The Philip K. Dick series will resume in the future.
For now, though, I’m actually putting out something new for the first time in over three months.
This is the first of four posts centering around Arthur Machen’s “The Bowmen”. They’re already written, and I’ll put out one a day.
This may seem familiar to long time readers of the blog. The original entry had some factual errors in it, so I’m making corrections based on my recent research.
This collection came as part of the giant (in terms of megabytes) ebook The Works of Arthur Machen from Delphi Classics.
I came to it as part of a research for an article on fantastic fiction dealing with World War One and written by authors who were adults during the war. (The article was published at Innsmouth Free Press.)
Eventually, I’ll take a closer look at the other stories besides “The Bowmen” in this collection.
Review: The Bowmen and Other Legends of the War, Arthur Machen, 1915.
When you talk about fantastic fiction and the First World War, Arthur Machen’s “The Bowmen” is the ur-story.
It may be the most known work of primary fiction to come out of that war. The only other contender I can think of is, mostly because of its title and the movie adaptations, Erich Maria Remarque’s All Quiet on the Western Front. But how many know Machen’s story or have read it?
You may never have read a word of Machen and know this story: retreating British soldiers in the early days of World War One are protected from pursuing Germans by an angelic army appearing in the sky.

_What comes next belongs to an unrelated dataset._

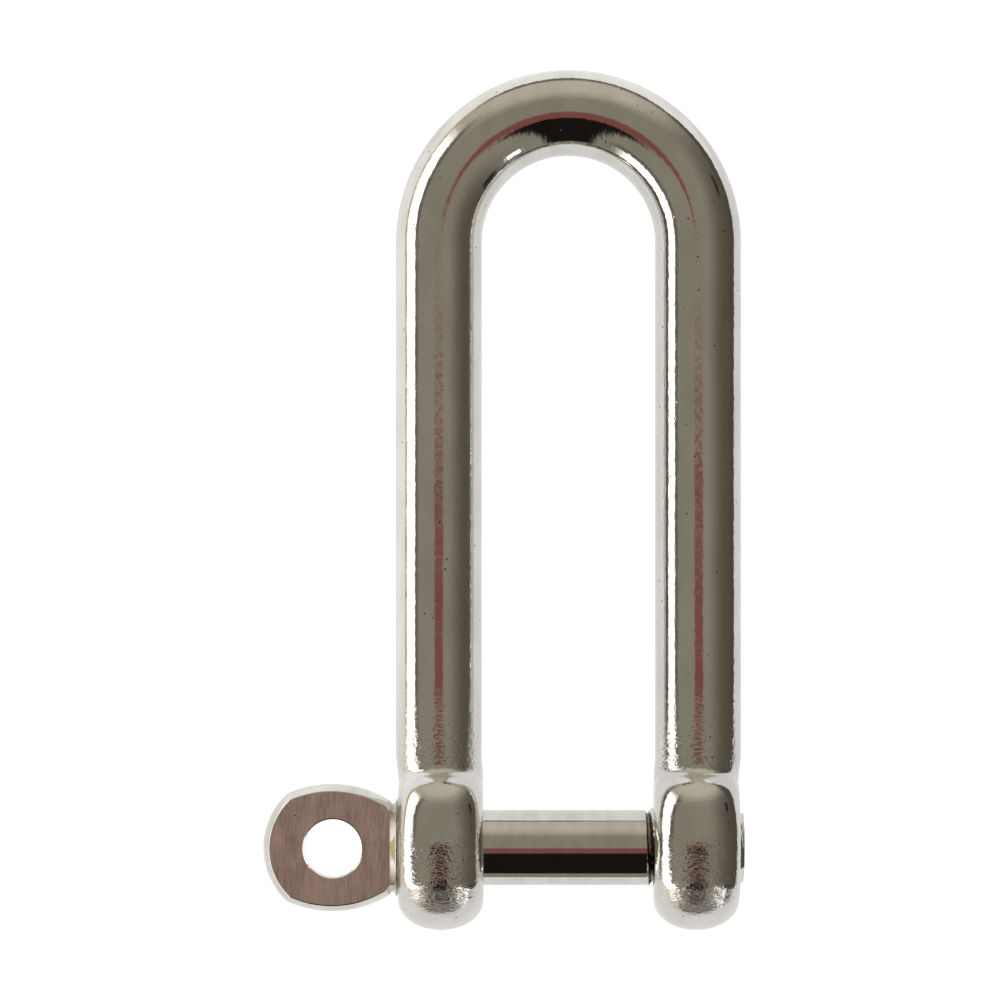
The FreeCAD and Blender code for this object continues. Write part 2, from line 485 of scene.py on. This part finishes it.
def thread_tree():
    """Rolls or taps a right-hand V thread along X into a round solid, root to crest."""
    tree = new_tree("screw_thread", {"Pitch": float, "Phase": float, "Root Radius": float,
                                     "Crest Radius": float, "Blank Radius": float,
                                     "Start": float, "Run In": float, "Inside": float,
                                     "Steel": bpy.types.Material})
    given = tree.nodes.new("NodeGroupInput").outputs
    where = tree.nodes.new("GeometryNodeInputPosition")
    split = tree.nodes.new("ShaderNodeSeparateXYZ")
    tree.links.new(where.outputs[0], split.inputs[0])
    x, y, z = split.outputs
    angle = sum_node(tree, "ARCTAN2", z, y)
    along = sum_node(tree, "DIVIDE", sum_node(tree, "SUBTRACT", x, given["Phase"]),
                     given["Pitch"])
    turns = sum_node(tree, "SUBTRACT", along,
                     sum_node(tree, "DIVIDE", angle, 2 * math.pi))
    saw = sum_node(tree, "FRACT", turns)
    ramp = sum_node(tree, "MULTIPLY",
                    sum_node(tree, "ABSOLUTE", sum_node(tree, "SUBTRACT", saw, 0.5)), 2.0)
    flank = tree.nodes.new("ShaderNodeMapRange")
    tree.links.new(ramp, flank.inputs["Value"])
    flank.inputs["From Min"].default_value = root_share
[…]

I think I first came across the story as a grade schooler reading a Twilight Zone comic book digest. (And, if that isn’t true, it will be a “fact” in the future thanks to the wonders of search engines.)
Except that’s not Machen’s story. That’s the folklore it created.
In his introduction, a bemused and mostly annoyed Machen talks about how his story became a legend.
In his story, British soldiers, the “Eighty Thousand”, occupy a key salient under attack by the Germans. They expect to die. One, musing on a picture of St. George he saw in a London restaurant, thinks of St. George’s motto “Adsit Anglis Sanctus Geogius — May St. George be a present help to the English”.
Next thing you know, the din of battle lessens and bowmen from the Battle of Agincourt appear in the sky and kill the advancing Germans.
Note, bowmen — not angels. (Machen, a Welshman notes that, to be historically accurate, the bowmen of that battle should have spoken Welsh and not French.) In modified versions of the legend, arrows are found in the bodies of the dead Germans. Machen says he considered that for his story — and rejected it as too over the top.
Machen spends a lot of the introduction — written, based on internal evidence, about June 1915 — debunking the Angel of Mons stories and how none of them can be documented to have existed before his story was published on September 29, 1914. It’s not, says Machen, that he’s a disbeliever in the supernatural. He just sees no evidence for the truth of the Angel stories.
It is this introduction that Forbes Phillips was responding to in War and the Weird, Phillips, of course, being a believer in the Angel of Mons.
The other three stories in the collection are nothing special as Machen works or supernatural fiction in general. They do have the merit of being short and not stretching their premises into tedium.
German beastliness in Belgium and the consolation of a heavenly reward for self-sacrifice on the battlefield are the themes of “The Soldiers’ Rest“, a story conceived in August 1914 and preferred by Machen over “The Bowmen”.
More German barbarism is at the center of “The Monstrance“, specifically, in its explicit use of Christian symbols, the notion that Germans are a menace to not only civilization but that religion as well.
Next to “The Bowmen”, “The Dazzling Light” is the most interesting. It hearkens back to the medieval tradition of dream stories as in Langland’s Piers the Plowman. Lieutenant Smith falls asleep on holiday on the coast of Wales on August 16, 1914. His peculiar vision is
of men in various types of armour, carrying maces and metal balls about their waists and with crossbows
on the battlefields in France.
It is, of course, not a real prediction by Machen via Smith but a retrodiction of the peculiar medieval aspect trench warfare took on through troops’ clubs, knives, grenades (those metal balls), grenade throwers (those crossbows) and even, in some cases, metal armor.
The collection ends with a wistful, short essay: “The Bowmen and Other Noble Ghosts”. It’s attributed to “The Londoner”. That would seem to be Oswald “Londoner” Barron, a medievalist and friend of Machen. Both men wrote for the (London) Evening News. Barron laments that stories of the war are all that is written now and how he no longer writes about Greece.
Actually, the book doesn’t entirely end there. In a postscript, responding to Miss Phyllis Campbell’s article “The Angelic Leaders” in the magazine The Occult Review, Machen takes one more swipe at believers in the Angel of Mons legend.